(JOB): Quote the material below exactly as written, from the first line to the line that holds "loops = [belt_loop(name, band_denim)", endpoints included.

(DATA EXTRACT):
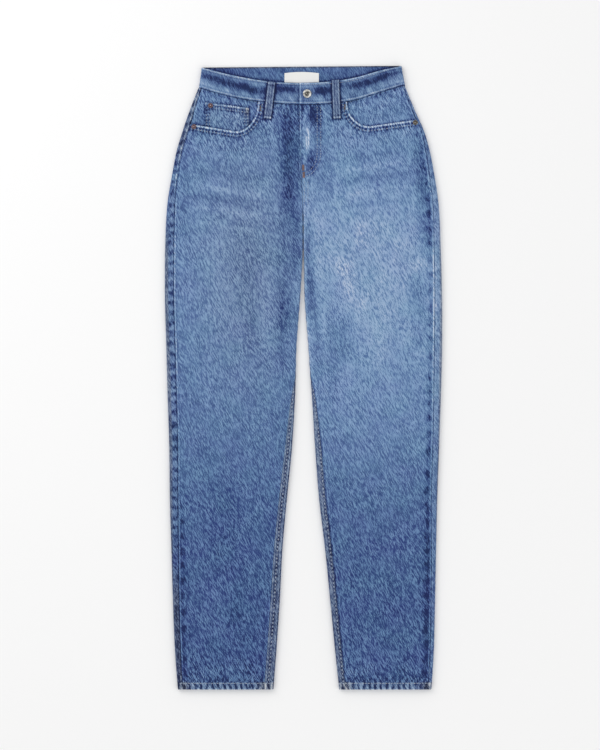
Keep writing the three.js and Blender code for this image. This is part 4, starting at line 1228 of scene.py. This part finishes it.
legs = (RIGHT_LEG, LEFT_LEG)
fronts = [front(leg, denim) for leg in legs]
facings = [facing(leg, denim) for leg in legs]
backs = [back(leg, denim) for leg in legs]
yokes = [yoke(leg, denim) for leg in legs]
back_pockets = [back_pocket(leg, denim) for leg in legs]
coin = coin_pocket(denim)
band = waistband(band_denim)
loops = [belt_loop(name, band_denim) for name in LOOPS]

# Label: a bare woven tape with an arched top
label_x = np.linspace(LABEL.left, LABEL.right, 48)
label_low = waist_top(label_x) + 2 * SEAM_GAP
label_high = LABEL.top + LABEL.arch * np.sin(np.pi * (label_x - LABEL.left) / (LABEL.right - LABEL.left))
label_y = mix(label_low, label_high, np.linspace(0, 1, 16)[:, None])
label_bottom = BAND_WALL + SEAM_GAP
label_outer = np.stack([label_x + 0 * label_y, label_y, label_bottom + LABEL.wall + 0 * label_y], -1)
tape = woven_tape("bare_damask_label_tape")
label = panel("label", label_outer, label_outer - [0, 0, LABEL.wall], tape, kind="tape")

turned("waist_button", [
    (0, -BAND_DIP), (BUTTON.shank, -BAND_DIP), (BUTTON.shank, 0), (6.2, 0), (6.9, 0.25), (BUTTON.radius, 0.8),
    (BUTTON.radius, 1.5), (6.95, 2.1), (6.4, 2.5), (5.8, 2.7), (5.2, 2.6), (4.6, 2.3), (4.1, 1.8), (3.9, 1.4),
    (3.2, 1.3), (2.4, 1.45), (1.4, 1.75), (0.7, 1.9), (0, 2.0),
], 64, (BUTTON.x, BUTTON.y, BAND_HEIGHT + SEAM_GAP), nickel, [
    (0, 0.9), (1.6, 0.8), (3.4, 0.9), (4.2, 0.1), (6.9, 0.0), (7.3, 0.4),
])

RIVETS = [
    ("rivet_coin", copper, -156.5, 457.5, float(coin_height(np.array([156.5]), np.array([457.5]))[0])),
    ("rivet_pocket_right", copper, -184.5, 422, LAY_HEIGHT),
    ("rivet_pocket_left", worn_brass, 188, 429, LAY_HEIGHT),
]
for name, plate, x, y, surface in RIVETS:
    turned(name, [
        (0, 0), (4.2, 0), (4.2, 0.35), (4.0, 0.65), (3.5, 0.95), (2.8, 1.15), (2.2, 1.2), (1.8, 1.25),
        (1.55, 1.5), (1.2, 1.75), (0.6, 1.88), (0, 1.9),
    ], 36, (x, y, surface + SEAM_GAP), plate, [
        (0, 0.0), (1.2, 0.1), (1.8, 1.2), (2.4, 0.9), (3.0, 0.1), (3.6, 0.3), (4.2, 1.2),
    ])

# Sewing
MOUTH_ROW_INSET = 7.6
mouth_rows = []
for leg in legs:
    out, y = mouth_path(leg, MOUTH_ROW_INSET)
    mouth_rows.append(on_front_skin(leg.side * out, y - 0.4))
sewing("mouth_stitching", mouth_rows, chain_thread, "denim", length=2.7, gap=2.5, width=1.7)

coin_rows = []
for inset in (3.0, 8.0):
    out = np.linspace(COIN.inner + 3, COIN.outer - 14, 40)
    coin_rows.append(on_coin(out, coin_top(out) - inset))
    for side_out in (COIN.outer - inset + 1, COIN.inner + inset - 1):
        y = np.linspace(MOUTH_FOOT + 44, COIN.inner_top - 10, 20)
        coin_rows.append(on_coin(np.full(20, side_out), y))
sewing("coin_stitching", coin_rows, chain_thread, "denim", length=2.6, gap=2.4, width=1.3)

inseam_rows = [inseam_path(RIGHT_LEG, 0.4), inseam_path(LEFT_LEG, 0.22)]
sewing("inseam_stitching", inseam_rows, chain_thread, "denim", length=3.3, gap=3.1, width=2.3)

hem_rows = []
for leg in legs:
    s = section_at(leg, np.full(80, HEM_TOP - 1.5))
    hem_rows.append(ring_point(s, -np.linspace(1.5 * s.fold[0], s.half[0] - 3, 80)).point)
sewing("hem_stitching", hem_rows, pale_thread, "denim")

band_halves = (np.linspace(BAND_END_X + 3, 163, 120), np.linspace(-12, -168, 120))
band_rows = [on_band(x, depth) for depth in (2.6, 33.4) for x in band_halves]
sewing("waistband_stitching", band_rows, pale_thread, "waistband_denim", length=2.8, gap=0.9, width=0.8)

turn = np.linspace(0, np.pi / 2, 40)
fly_rows = []
for inset in (0, FLY_TURN.between):
    reach_x, foot_y = FLY_TURN.out - inset, FLY_TURN.foot + inset
    curve_x = -FLY_TURN.back + (reach_x + FLY_TURN.back) * np.cos(turn)
    curve_y = FLY_TURN.level - (FLY_TURN.level - foot_y) * np.sin(turn)
    x = np.concatenate([np.full(60, reach_x), curve_x[1:]])
    y = np.concatenate([np.linspace(458, FLY_TURN.level, 60), curve_y[1:]])
    fly_rows.append(on_front_skin(x, y))
for x in (1.5, 7.5):
    fly_rows.append(on_front_skin(np.full(20, x), np.linspace(330, 290, 20)))
sewing("fly_stitching", fly_rows, pale_thread, "denim", length=2.8, gap=1.8, width=0.9)
bar_tacks("pocket_tacks", [(-72.5, 453), (69.5, 455)], brown_thread, 3.2)
bar_tacks("fly_tacks", [(-0.5, 353), (0.5, 341)], copper_thread, 4.4)


def cloth_area(piece):
    """The area of one side of a closed cloth shell, in square metres: half of its whole surface."""
    areas = np.zeros(len(piece.data.polygons))
    piece.data.polygons.foreach_get("area", areas)
    return float(areas.sum() / 2)


# Each panel's flat size in metres, without seam allowances: width and length
CUTS = [
    (fronts, (0.27, 1.02)), (backs, (0.30, 1.00)), (facings, (0.14, 0.09)), (yokes, (0.19, 0.08)),
    (back_pockets, (0.14, 0.145)), ([coin], (0.074, 0.07)), ([band], (0.74, 0.04)),
    (loops[:1], (0.015, 0.066)), (loops[1:], (0.015, 0.068)), ([label], (0.06, 0.019)),
]
for pieces, (width, length) in CUTS:
    for piece in pieces:
        area = min(cloth_area(piece), width * length)

# Studio: a pale floor under a white surround, a wide soft light at the upper left and a weaker one opposite
bpy.ops.mesh.primitive_plane_add(size=8, location=(0, 0, -0.0004))
floor = bpy.context.object
floor.name = "floor"
floor_paint, tree, shader, _ = new_material("matt_white_paper")
set_inputs(tree, shader, {"Base Color": srgb("fbfbfb"), "Roughness": 0.95})
floor.data.materials.append(floor_paint)

world = bpy.data.worlds.new("studio")
bpy.context.scene.world = world
world.use_nodes = True
background = world.node_tree.nodes["Background"]
set_inputs(world.node_tree, background, {"Color": (1.0, 1.0, 1.0, 1.0), "Strength": 0.80})


def soft_light(name, power, place):
    """A square light, 1.6 m wide, that looks at the middle of the floor."""
    lamp = bpy.data.lights.new(name, "AREA")
    lamp.energy = power
    lamp.size = 1.6
    made = bpy.data.objects.new(name, lamp)
    bpy.context.scene.collection.objects.link(made)
    made.location = place
    x, y, z = place
    made.rotation_euler = (math.atan2(math.hypot(x, y), z), 0, math.atan2(-y, -x) - math.pi / 2)


soft_light("key", 22, (-1.9, 1.5, 1.7))
soft_light("fill", 6, (1.8, -1.4, 1.8))

# The camera looks straight down from its height in metres on a field that is so many metres high
CAMERA_HEIGHT = 4.0
FIELD_HEIGHT = 1.264
camera_data = bpy.data.cameras.new("camera")
camera = bpy.data.objects.new("camera", camera_data)
bpy.context.scene.collection.objects.link(camera)
camera.location = (-0.0059, 0.0042, CAMERA_HEIGHT)
camera_data.sensor_width = 36
camera_data.lens = camera_data.sensor_width * CAMERA_HEIGHT / FIELD_HEIGHT
camera_data.clip_end = 20
bpy.context.scene.camera = camera
bpy.context.scene.view_settings.view_transform = "Standard"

(THE COMPLETED TASK):
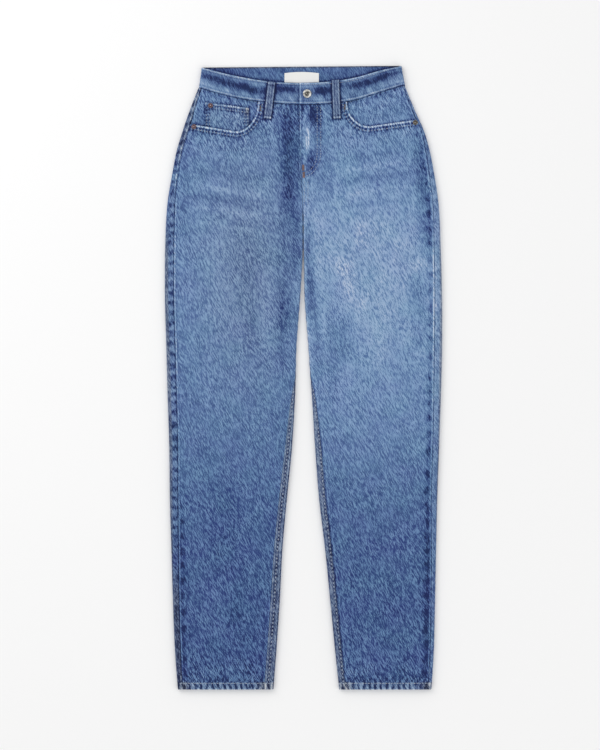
Keep writing the three.js and Blender code for this image. This is part 4, starting at line 1228 of scene.py. This part finishes it.
legs = (RIGHT_LEG, LEFT_LEG)
fronts = [front(leg, denim) for leg in legs]
facings = [facing(leg, denim) for leg in legs]
backs = [back(leg, denim) for leg in legs]
yokes = [yoke(leg, denim) for leg in legs]
back_pockets = [back_pocket(leg, denim) for leg in legs]
coin = coin_pocket(denim)
band = waistband(band_denim)
loops = [belt_loop(name, band_denim) for name in LOOPS]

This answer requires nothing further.